On the Benefits of Over-parameterization for Out-of-Distribution Generalization

Yifan Hao,Yong Lin,Difan Zou,Tong Zhang
2024-03-26
Abstract:In recent years, machine learning models have achieved success based on the independently and identically distributed assumption. However, this assumption can be easily violated in real-world applications, leading to the Out-of-Distribution (OOD) problem. Understanding how modern over-parameterized DNNs behave under non-trivial natural distributional shifts is essential, as current theoretical understanding is insufficient. Existing theoretical works often provide meaningless results for over-parameterized models in OOD scenarios or even contradict empirical findings.
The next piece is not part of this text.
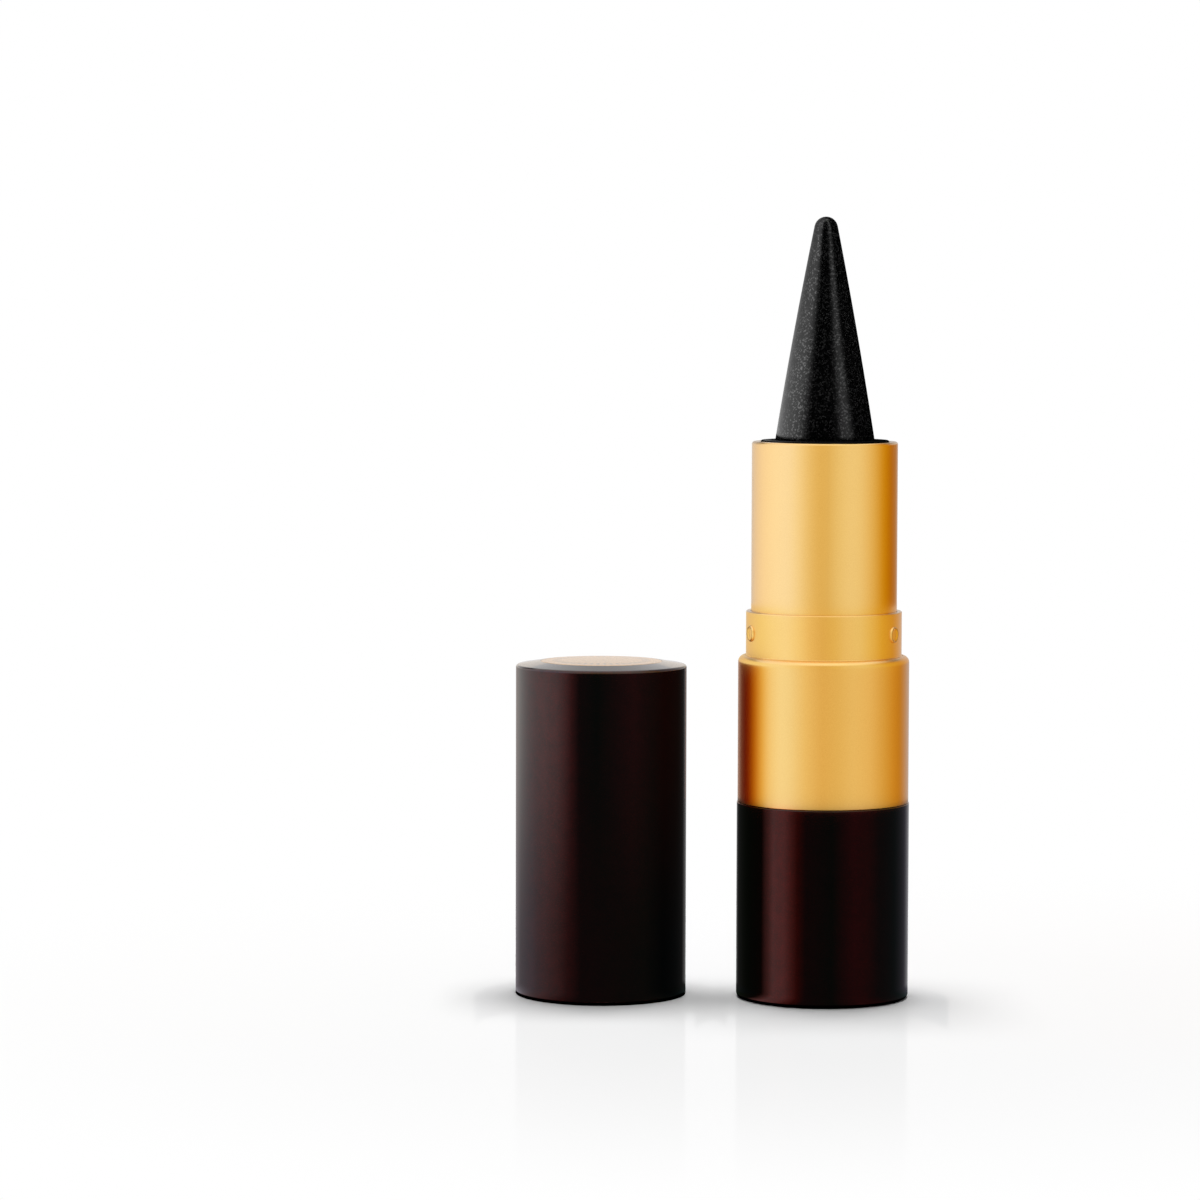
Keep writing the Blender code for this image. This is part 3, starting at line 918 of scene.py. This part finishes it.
CAP_SHADES = (
    (-180, (0.04, 0.03, 0.03)),
    (-160, (0.06, 0.05, 0.05)),
    (-142, (0.2, 0.18, 0.18)),
    (-118, (0.2, 0.18, 0.17)),
    (-99, (0.28, 0.28, 0.27)),
    (-73, (0.42, 0.41, 0.41)),
    (-55, (0.5, 0.47, 0.47)),
    (-42, (0.45, 0.39, 0.39)),
    (-34, (0.34, 0.23, 0.23)),
    (-27, (0.17, 0.08, 0.08)),
    (-20, grey(0.03)),
    (-4, (0.015, 0.03, 0.025)),
    (16, (0.05, 0.035, 0.035)),
    (30, (0.08, 0.04, 0.04)),
    (48, (0.04, 0.03, 0.025)),
    (64, (0.035, 0.013, 0.009)),
    (90, (0.015, 0.008, 0.006)),
    (108, grey(0.015)),
    (135, grey(0.24)),
    (158, (0.08, 0.07, 0.07)),
    (180, (0.04, 0.03, 0.03)),
)


def seen_directly(finish):
    """1 for what the camera, a mirror or glass shows, and 0 for what only lights, also by way of a mirror."""
    path = finish.node("ShaderNodeLightPath", {}, {})
    rays = path.output("Is Camera Ray") + path.output("Is Glossy Ray") + path.output("Is Transmission Ray")
    return (rays - path.output("Diffuse Depth")).clipped()


def make_world():
    """White to look at, and a plain even sky to be lit by."""
    world = bpy.data.worlds.new("studio")
    world.use_nodes = True
    finish = Finish(world.node_tree)
    white = finish.node("ShaderNodeBackground", {}, {"Color": (1, 1, 1, 1), "Strength": 1.0})
    fill = finish.node("ShaderNodeBackground", {}, {"Color": (1, 1, 1, 1), "Strength": SKY_LIGHT})
    shown = finish.node("ShaderNodeMixShader", {}, {0: seen_directly(finish), 1: fill, 2: white})
    finish.node("ShaderNodeOutputWorld", {}, {"Surface": shown})
    bpy.context.scene.world = world


def floor_finish():
    """White studio floor with a faint gloss. It keeps the object's shadow, and far away it is plain white."""
    material, finish = new_finish("floor_white")
    place = finish.place()
    parts = finish.node("ShaderNodeSeparateXYZ", {}, {"Vector": place})
    x, y = parts.output("X"), parts.output("Y")
    away = (x * x + y * y).root().between(FLOOR_FADE_START, FLOOR_FADE_END)
    paint = finish.node("ShaderNodeBsdfDiffuse", {}, {"Color": (1, 1, 1, 1)})
    blur = FLOOR_GLOSS_ROUGHNESS
    gloss = finish.node("ShaderNodeBsdfGlossy", {}, {"Color": (1, 1, 1, 1), "Roughness": blur})
    polished = finish.node("ShaderNodeMixShader", {}, {0: FLOOR_GLOSS, 1: paint, 2: gloss})
    white = finish.node("ShaderNodeEmission", {}, {"Color": (1, 1, 1, 1), "Strength": 1.0})
    shown = finish.node("ShaderNodeMixShader", {}, {0: away * seen_directly(finish), 1: polished, 2: white})
    finish.node("ShaderNodeOutputMaterial", {}, {"Surface": shown})
    return material


def card_finish(name, centre, stops, above, close):
    """A card that shows its shades by azimuth from its front, and nothing from behind.

    A close card shows nothing to what is further away than its reach.
    """
    material, finish = new_finish(name)
    place = finish.place(shift=(-centre[0], -centre[1], 0))
    parts = finish.node("ShaderNodeSeparateXYZ", {}, {"Vector": place})
    x, y, z = parts.output("X"), parts.output("Y"), parts.output("Z")
    turn = x.maths("ARCTAN2", x, 0 - y) / math.tau + 0.5
    shade = azimuth_shade(finish, turn, stops)
    if above:
        upper_stops, low, high = above
        shade = finish.blend(z.between(low, high), shade, azimuth_shade(finish, turn, upper_stops))
    bright = finish.node("ShaderNodeEmission", {}, {"Color": shade, "Strength": CARD_STRENGTH})
    dark = finish.node("ShaderNodeBsdfDiffuse", {}, {"Color": (0, 0, 0, 1)})
    front = finish.node("ShaderNodeMixShader", {}, {0: seen_directly(finish), 1: dark, 2: bright})
    clear = finish.node("ShaderNodeBsdfTransparent", {}, {"Color": (1, 1, 1, 1)})
    hidden = finish.node("ShaderNodeNewGeometry", {}, {}).output("Backfacing")
    if close:
        hidden = hidden + (finish.node("ShaderNodeLightPath", {}, {}).output("Ray Length") > CLOSE_REACH)
    shown = finish.node("ShaderNodeMixShader", {}, {0: hidden.clipped(), 1: front, 2: clear})
    finish.node("ShaderNodeOutputMaterial", {}, {"Surface": shown})
    return material


def azimuth_shade(finish, turn, stops):
    """The shade at a turn of 0 to 1, from (azimuth, shade) stops."""
    places = [((azimuth + 180) / 360, shade) for azimuth, shade in stops]
    return finish.node("ShaderNodeValToRGB", {"stops": places}, {"Fac": turn})


def stage_object(name, bm, material):
    """Writes a bmesh in metres as a floor or card object with its material."""
    mesh = bpy.data.meshes.new(name)
    bm.to_mesh(mesh)
    bm.free()
    mesh.materials.append(material)
    item = bpy.data.objects.new(name, mesh)
    bpy.context.scene.collection.objects.link(item)
    return item


def make_floor():
    """A wide round floor."""
    bm = bmesh.new()
    bmesh.ops.create_circle(bm, cap_ends=True, segments=FLOOR_STEPS, radius=FLOOR_RADIUS)
    return stage_object("floor", bm, floor_finish())


def make_card(name, centre, points, stops, span=(-180, 180), above=None, close=True):
    """A card round a centre, over a span of azimuths, that only reflections show.

    Points are (distance, height) in metres from the inside out. Stops are (azimuth, shade). Azimuths are in
    degrees, 0 towards the camera and growing to the right. Above is (stops, low, high): other stops, which
    take over between two heights. A close card stands round a piece, and only what is near mirrors it.
    """
    start, end = span
    bm = bmesh.new()
    verts = [bm.verts.new((0, -distance, height)) for distance, height in points]
    edges = [bm.edges.new((verts[i], verts[i + 1])) for i in range(len(verts) - 1)]
    bmesh.ops.rotate(bm, verts=verts, matrix=Matrix.Rotation(math.radians(start), 3, "Z"))
    bmesh.ops.spin(bm, geom=verts + edges, axis=(0, 0, 1), angle=math.radians(end - start), steps=ROUND_STEPS)
    bm.normal_update()
    eye = Vector((0, 0, points[0][1] + EYE_HEIGHT))
    for face in bm.faces:
        if face.normal.dot(face.calc_center_median() - eye) > 0:
            face.normal_flip()
    bmesh.ops.translate(bm, verts=bm.verts, vec=(*centre, 0))
    card = stage_object(name, bm, card_finish(name, centre, stops, above, close))
    card.visible_camera = False
    card.visible_diffuse = False
    card.visible_shadow = False
    card.visible_transmission = False
    card.visible_volume_scatter = False


def make_softbox(name, azimuth, elevation, distance, width, length, level):
    """A soft oblong lamp that faces the object. Level is how bright it makes a white card that faces it."""
    lamp = bpy.data.lights.new(name, "AREA")
    lamp.shape = "RECTANGLE"
    lamp.size = width
    lamp.size_y = length
    lamp.energy = level * (math.pi * distance) ** 2
    item = bpy.data.objects.new(name, lamp)
    bpy.context.scene.collection.objects.link(item)
    turn, rise = math.radians(azimuth), math.radians(elevation)
    way = Vector((math.sin(turn) * math.cos(rise), -math.cos(turn) * math.cos(rise), math.sin(rise)))
    item.location = Vector((STAGE_CENTRE, 0, 0)) + way * distance
    item.rotation_mode = "QUATERNION"
    item.rotation_quaternion = way.to_track_quat("Z", "Y")
    item.visible_camera = False
    item.visible_glossy = False


def upright(distance, low, high):
    """Points of an upright card, in metres."""
    return [(distance, low), (distance, high)]


def make_near_card(name, node, shades, above=None):
    """A card that stands close round a lacquered piece, as high as its side."""
    radius, _, high, place = measure(node)
    points = [
        (radius * MM, CARD_LIFT),
        (NEAR_DISTANCE, CARD_LIFT),
        (NEAR_DISTANCE, high * MM - NEAR_DROP),
    ]
    make_card(name, [value * MM for value in place], points, shades, above=above)


def make_foot_card(name, node):
    """A low dark card close round the foot of a lacquered piece: it paints a dark reflection along the foot.
    """
    radius, _, _, place = measure(node)
    inside, outside = radius * MM - FOOT_CARD_REACH, radius * MM + FOOT_CARD_REACH
    points = [(inside, FOOT_CARD_LIFT), (outside, FOOT_CARD_LIFT), (outside, FOOT_CARD_RISE)]
    make_card(name, [value * MM for value in place], points, DARK_SHADES)


def make_stage():
    """Floor, white surroundings, a lamp, and the cards that the glossy pieces mirror."""
    make_world()
    make_floor()
    make_softbox("lamp_above", azimuth=180, elevation=84, distance=0.9, width=0.4, length=0.38, level=0.95)
    make_foot_card("base_foot_card", "base_shell")
    make_foot_card("cap_foot_card", "cap_shell")
    make_near_card("base_card", "base_shell", BASE_SHADES)
    make_near_card("cap_card", "cap_shell", CAP_FOOT_SHADES, (CAP_SHADES, *NEAR_CHANGE))
    cap_place = [value * MM for value in measure("cap_shell")[3]]
    foot, cap_top, band_top, rim = (
        measure(node)[2] * MM for node in ("base_shell", "cap_shell", "collar", "tube_shell")
    )
    lip = rim + LIP_CARD_HEIGHT
    over_cap = upright(NEAR_DISTANCE, cap_top, cap_top + CAP_EDGE_RISE)
    behind_disc = upright(NEAR_DISTANCE, cap_top, cap_top + DISC_CARD_RISE)
    beside_collar = upright(COLLAR_CARD_DISTANCE, foot - NEAR_DROP, cap_top)
    beside_band = upright(COLLAR_CARD_DISTANCE, cap_top, band_top)
    beside_lip = upright(STICK_CARD_DISTANCE, rim, lip)
    beside_stick = upright(STICK_CARD_DISTANCE, lip, lip + STICK_CARD_HEIGHT)
    make_card("cap_edge_card", cap_place, over_cap, CAP_EDGE_SHADES, CAP_EDGE_SPAN)
    make_card("disc_card", cap_place, behind_disc, DISC_SHADES, BACK_SPAN)
    make_card("collar_card", (0, 0), beside_collar, COLLAR_SHADES)
    make_card("band_card", (0, 0), beside_band, BAND_SHADES)
    # The lip card is dark and only reflections show it: it paints a dark reflection on the guide tube's lip.
    make_card("lip_card", (0, 0), beside_lip, DARK_SHADES)
    make_card("stick_card", (0, 0), beside_stick, STICK_SHADES)
    wall = [
        (WALL_START, CARD_LIFT),
        (WALL_DISTANCE, CARD_LIFT),
        (WALL_DISTANCE, WALL_HEIGHT),
        (CEILING_DISTANCE, WALL_HEIGHT),
    ]
    make_card("wall", (STAGE_CENTRE, 0), wall, GOLD_SHADES, above=(CEILING_SHADES, *WALL_CHANGE), close=False)
    behind = upright(BACK_DISTANCE, *BACK_HEIGHTS)
    top_shades = (BACK_TOP_SHADES, *BACK_CHANGE)
    make_card("back_card", (STAGE_CENTRE, 0), behind, BACK_SHADES, BACK_SPAN, top_shades, close=False)


def make_camera():
    """The photograph's camera."""
    data = bpy.data.cameras.new("camera")
    data.lens = CAMERA_LENS
    data.sensor_width = CAMERA_SENSOR
    data.clip_start, data.clip_end = CAMERA_REACH
    item = bpy.data.objects.new("camera", data)
    bpy.context.scene.collection.objects.link(item)
    place = Matrix.Translation(Vector(CAMERA_PLACE) * MM)
    tilt = Matrix.Rotation(math.radians(90 + CAMERA_PITCH), 4, "X")
    roll = Matrix.Rotation(math.radians(CAMERA_ROLL), 4, "Z")
    item.matrix_world = place @ tilt @ roll
    bpy.context.scene.camera = item


def finish_node(node, material):
    """Gives a CAD node that stays its material."""
    for slot in node.material_slots:
        slot.material = material


def main():
    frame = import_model()
    gold = gold_finish("gold_anodised")
    lacquer = lacquer_finish("maroon_lacquer")
    black = plastic_finish("black_plastic", (0.004, 0.004, 0.004), (0.009, 0.009, 0.009), 0.3)
    dull_black = plastic_finish("dull_black_plastic", (0.003, 0.003, 0.003), (0.006, 0.006, 0.006), 0.4, 0.12)
    natural = plastic_finish("natural_plastic", (0.66, 0.65, 0.6), (0.74, 0.73, 0.69), 0.42)
    make_base_shell(lacquer)
    make_collar(gold)
    make_tube_shell(gold)
    make_guide_tube(dull_black)
    make_stick(kohl_finish("kohl"))
    make_cap_shell(lacquer)
    make_cap_liner(black)
    make_cap_disc(disc_finish("disc_gold", measure("cap_disc")[3]))
    finish_node(frame["nodes"]["carrier_cup"], black)
    # The base insert is given black plastic so that the thin seam between the collar and the base reads dark:
    # painted shade in that seam.
    finish_node(frame["nodes"]["base_insert"], black)
    finish_node(frame["nodes"]["spiral_sleeve"], natural)
    finish_node(frame["nodes"]["base_weight"], steel_finish("turned_steel"))
    make_stage()
    make_camera()
    bpy.context.scene.view_settings.view_transform = "Standard"


main()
To this end, we are investigating the performance of the over-parameterized model in terms of OOD generalization under the general benign overfitting conditions. Our analysis focuses on a random feature model and examines non-trivial natural distributional shifts, where the benign overfitting estimators demonstrate a constant excess OOD loss, despite achieving zero excess in-distribution (ID) loss. We demonstrate that in this scenario, further increasing the model's parameterization can significantly reduce the OOD loss. Intuitively, the variance term of ID loss remains low due to orthogonality of long-tail features, meaning overfitting noise during training generally doesn't raise testing loss. However, in OOD cases, distributional shift increases the variance term. Thankfully, the inherent shift is unrelated to individual x, maintaining the orthogonality of long-tail features. Expanding the hidden dimension can additionally improve this orthogonality by mapping the features into higher-dimensional spaces, thereby reducing the variance term. We further show that model ensembles also improve OOD loss, akin to increasing model capacity. These insights explain the empirical phenomenon of enhanced OOD generalization through model ensembles, supported by consistent simulations with theoretical results.
Machine Learning
What problem does this paper attempt to address?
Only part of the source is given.